The element of surprise
is a big part of what the film hopes to convey, says project manager Bonnie
Campbell, who works for the State Preservation Board, the Texas agency
that oversees the Bob Bullock Texas State History Museum and funded about
one-third of the film’s costs.
“The challenge was
to balance what people are going to expect from a film about Texas, versus
what you know Texas is. Most myths are exaggerations of truth. Many non-Texans
assume that everybody’s a cowboy or everyone lives on ranches. But people
don’t know the state also has incredible coastlines, piney forests and
huge urban centers.”
McClure echoes the sentiment.
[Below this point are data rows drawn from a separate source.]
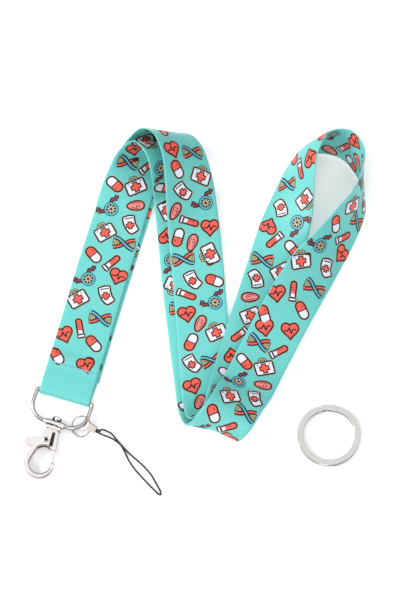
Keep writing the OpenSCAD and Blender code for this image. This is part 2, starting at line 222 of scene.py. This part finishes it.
# each station: the ribbon's middle, the way across it, and how far it bows
route = [
    # left leg
    ((-45, 17, 1.6), (24, -7, 0)),
    ((-37, 44, 1.6), (24, -7, 0)),
    # first curl, over the top
    ((-34, 54.5, 3.3), (24, -7, -2)),
    ((-30.5, 64, 6), (23, -5, -8)),
    ((-27, 73, 9.5), (20, -2, -15)),
    ((-21.5, 78.5, 15), (17, 4, -18)),
    ((-15, 74.5, 19.5), (18, 11, -14)),
    ((-10.5, 66, 18), (22, 11, -6)),
    ((-8.5, 59, 11), (24, 7, -1)),
    ((-7.5, 52, 4.5), (25, 4, 1)),
    # middle leg, lower strand
    ((-5.5, 33, 1.3), (25, 3, 1)),
    ((-3, 7, 0.75), (25, 3, 0)),
    ((3, -43, 0.5), (25, 3, 0)),
    # second curl, outside
    ((4.5, -53.5, 2.8), (25, 2, -4)),
    ((6.5, -62, 6.5), (22, 0, -11)),
    ((10.5, -64.5, 14), (20, -9, -12)),
    ((16.5, -58.5, 18.5), (20, -14, -7)),
    ((21, -50, 15.5), (21, -13, -3)),
    ((25.5, -41.5, 9.5), (22, -11, -2)),
    # right leg, upper strand
    ((32, -27, 5.5), (21, -11, -4)),
    ((44.5, -3, 7), (21, -12, -6)),
    ((56, 16.5, 7.5), (18, -12, -11)),
    # neck, standing on its edge
    ((62.5, 24.5, 9.3), (14, -11, -17)),
    ((68.5, 32.5, 11.3), (12, -9, -20)),
    ((74, 41, 12.3), (10, -6, -22)),
    ((79, 50, 13), (6, -4, -24)),
    ((80.5, 60.5, 13), (1, -4, -25)),
    ((79, 70.5, 13), (-4, -5, -24)),
    ((72.5, 78.5, 13), (-5, -6, -24)),
    ((62.5, 79.5, 13.2), (-5, -3, -24), 2),
    ((54.5, 74.5, 12.6), (-10, 4, -23), 3),
    ((50.5, 66, 11.5), (-14, 7, -20), 1.5),
    ((48, 56.5, 9.2), (-18, 7, -16)),
    ((45.5, 47, 6.6), (-21, 7, -10)),
    ((42.5, 37, 4.5), (-23, 9, -5)),
    ((39, 26, 1.5), (-24, 8, -1)),
    # right leg, lower strand
    ((36, 16, 0.6), (-24, 8, 0)),
    ((28, -10, 1.8), (-24, 8, 2.5)),
    # second curl, inside
    ((24.5, -22, 2.7), (-24, 8, 2.5)),
    ((21.5, -32, 5), (-24, 8, 4)),
    ((19.5, -41.5, 9), (-23, 8, 5)),
    ((17, -50.5, 14), (-22, 9, 7)),
    ((13.5, -59.5, 13.5), (-20, 8, 12)),
    ((8, -59.2, 6.8), (-21, 0, 12)),
    ((6.5, -50, 4), (-24, -3, 5)),
    # middle leg, upper strand
    ((5.5, -39.5, 2.5), (-25, -3, 1)),
    ((4.2, -22, 1.6), (-25, -2, 0)),
    ((1.5, 14, 1.6), (-25, -2, 0)),
    # first curl, outside
    ((0.5, 24.5, 3), (-25, -3, 0)),
    ((-0.5, 34.5, 6.5), (-25, -4, 1)),
    ((-1.5, 43.5, 11.5), (-24, -5, 4)),
    ((-2.5, 53, 17), (-23, -6, 7)),
    ((-4, 62.5, 21), (-21, -7, 10)),
    ((-6.5, 72.5, 23.5), (-20, -7, 14)),
    ((-11.5, 81, 21.5), (-18, -5, 17)),
    ((-19, 83.5, 15), (-16, -2, 19)),
    ((-25, 77, 9.3), (-19, 0, 16)),
    ((-28.5, 68.5, 6), (-22, 4, 11)),
    ((-31, 59, 3.5), (-24, 6, 4)),
    # left leg, lower strand
    ((-34, 49, 1), (-24, 7, 0)),
    ((-37.5, 37, 0.45), (-24, 7, 0)),
    ((-49, -2, 0.45), (-24, 7, 0)),
    ((-58.2, -34.8, 0.45), (-24, 7, 0)),
]
stations += [(np.array(s[0], float), np.array(s[1], float), s[2] if len(s) > 2 else 0) for s in route]

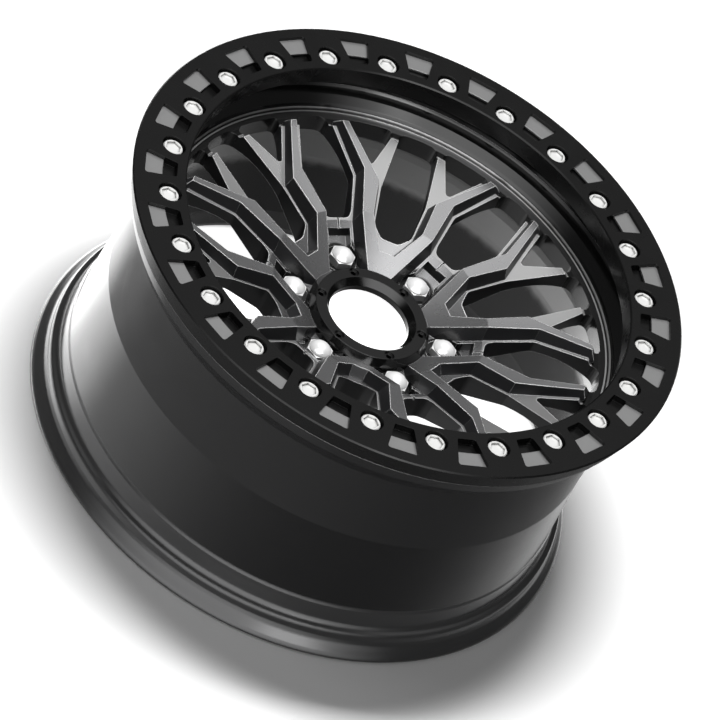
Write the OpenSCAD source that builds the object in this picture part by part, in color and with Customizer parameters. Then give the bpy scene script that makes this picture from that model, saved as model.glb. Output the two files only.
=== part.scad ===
// Beadlock wheel, 18 x 9 inches, six lug holes on a 139.7 mm circle.
// The wheel lies on its rear lip with its outer face up and its axis on Z.
// Depths are measured down from the face of the beadlock ring, heights up from the rear lip.

/* [Overall] */
// Distance from the rear lip to the face of the beadlock ring
wheel_depth = 250; // [240:1:270]
// Smoothness of round surfaces
round_fn = 96; // [48:12:144]

/* [Barrel] */
// Diameter of the rear bead seat at the flange, which sets the size of the whole rim
bead_seat_d = 462; // [430:1:500]
// Height of the rear flange above the bead seat
flange_h = 17.3; // [15:0.1:19]
// Height at which the rear bead seat meets the flange
bead_corner_h = 24.5; // [22:0.1:27]
// Drop from the bead seat to the barrel where it meets the rear hump
barrel_rear_drop = 3; // [2:0.1:5]
// Drop from the bead seat to the barrel behind the front shoulder
barrel_front_drop = 7.5; // [6:0.1:9]
// Wall thickness of the barrel
barrel_wall = 6.4; // [4.5:0.1:8]
// Height of the knee where the barrel begins to widen
barrel_knee_h = 125; // [110:1:140]
// Height of the rear safety hump
hump_h = 42.7; // [38:0.1:48]

/* [Front shoulder] */
// Height of the lip just behind the beadlock ring above the bead seat
lip_h = 12.4; // [11:0.1:14]
// Depth of the bend half way down the lip
lip_bend_depth = 31.3; // [29:0.1:34]
// Height of that bend above the bead seat
lip_bend_h = 7.4; // [5:0.1:9]
// Depth of the rear edge of the lip
lip_end_depth = 46.7; // [44:0.1:49]
// Drop from the bead seat to the rear edge of the lip
lip_end_drop = 2.1; // [1:0.1:3.5]
// Drop from the bead seat to the inner wall of the dish
dish_drop = 8.2; // [7.6:0.1:9]
// Depth at which the dish wall turns into the shoulder
dish_depth = 41.2; // [40:0.1:43]
// Depth of the inner end of the shoulder
shoulder_depth = 52; // [50:0.1:54]
// Distance from the dish wall in to the outer of the two beads round the spokes
outer_bead_in = 16.6; // [16:0.1:17.4]
// Distance from the dish wall in to the inner of the two beads round the spokes
inner_bead_in = 19.4; // [18.6:0.1:20.2]
// Height of each bead above the groove between them
bead_rise = 1.5; // [0.8:0.1:2]
// Diameter of the valve hole
valve_hole_d = 11.5; // [10:0.1:12.5]
// Length of the drill path of the valve hole
valve_hole_l = 36; // [30:1:38]

/* [Beadlock ring] */
// Height of the outer edge of the ring above the bead seat
ring_edge_h = 17.9; // [16:0.1:20]
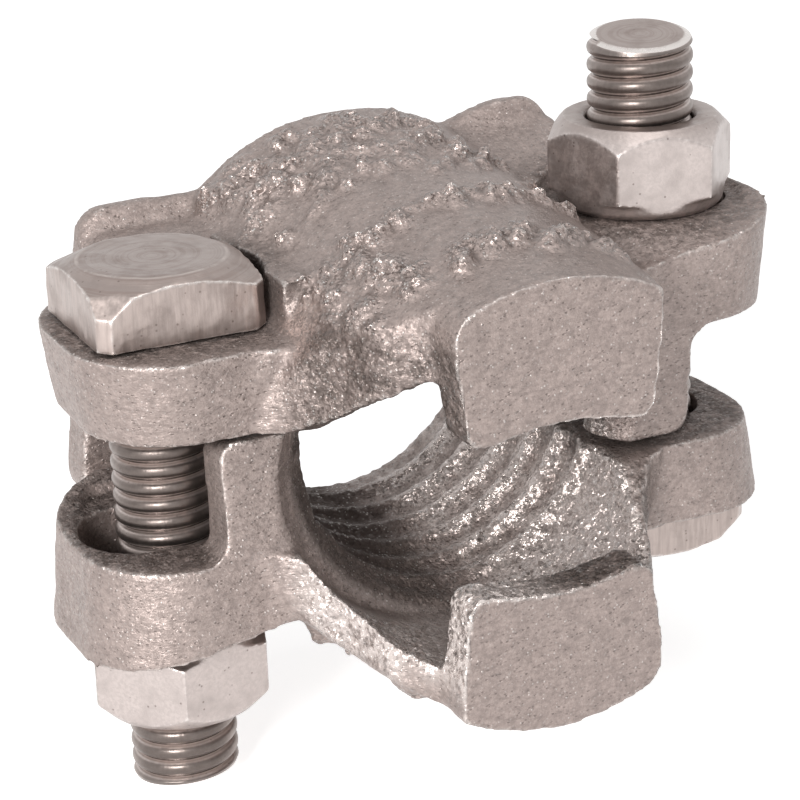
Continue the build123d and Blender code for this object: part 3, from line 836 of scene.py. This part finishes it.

He says that a critical aspect of making
the film was to embrace the Texas stereotypes (and convey the state’s
sense of humor about its “bigness”), while showing the unexpected facets
of its culture, terrain and history. Looking back, crew members say that
philosophy was the only way to make TEXAS: The Big Picture.
The resulting film manages to harness the very spirit of the Lone Star
State. It also goes to show that, sometimes, big things come in big packages.
And when TEXAS: The Big Picture hits large-format theaters, the
only thing tall about this tale will be the screen.